The Farnborough International Airshow officially takes off on Monday, but Airbus is making news ahead of the show, reportedly telling customers that it is going ahead with plans to upgrade its A330 dual-aisle, twin-engine wide-body jetliner with new engines that will increases the plane’s range and improve its fuel efficiency by 14%. In keeping with the company’s naming convention, the re-engined plane will be called the A330neo.
Airbus introduced the A330 in 1992 and has sold 1,099 of the aircraft since its introduction, with another 243 still on order. The two passenger jet versions, the A330-200 and the A330-300, carry list prices of $221.7 million and $245.6 million, respectively.
The 787-8 Dreamliner from Boeing Co. (NYSE: BA) carries a list price of $212 million, and the 787-9 lists for $250 million. Without an A330neo family to compete with the Dreamliners, Airbus could lose more than 1,000 sales to its U.S. rival.

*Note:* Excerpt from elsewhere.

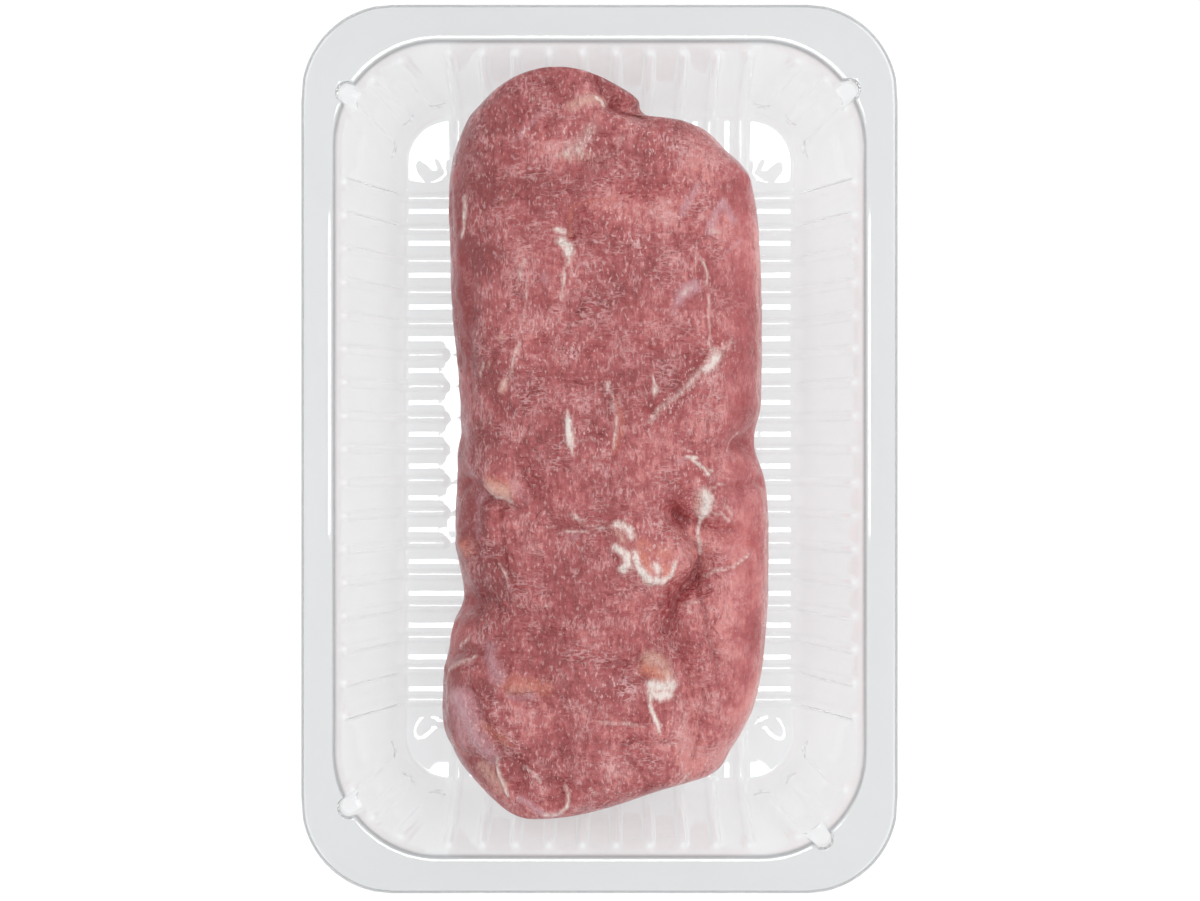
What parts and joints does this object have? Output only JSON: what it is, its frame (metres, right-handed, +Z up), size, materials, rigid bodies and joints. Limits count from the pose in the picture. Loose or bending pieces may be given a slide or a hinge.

Interestingly, the engines the company is considering are variations on the Rolls-Royce engine that Boeing offers as a choice on its 787s. The Airbus version of the R-R engine is dubbed the Trent 7000 and delivers 72,600 pounds of thrust and a significantly larger fan, a primary factor in improving fuel efficiency.
When Airbus strategy chief Marwan Lahoud said that the economics of an A330neo would be unbeatable and the cash operating cost would be equal to the cost of operating a 787-9, Boeing’s John Wojick said that the A330neo could not compete with the 787-10 at any price. That is what is known as comparing apples and oranges. On an apples-to-apples basis, Leeham concluded that an A330neo “significantly narrows, but does not entirely close” the gap with the 787.
While nothing in the aircraft business is certain, it is all but sure that Airbus will announce that it is going ahead with an A330neo. The company really can’t afford not to.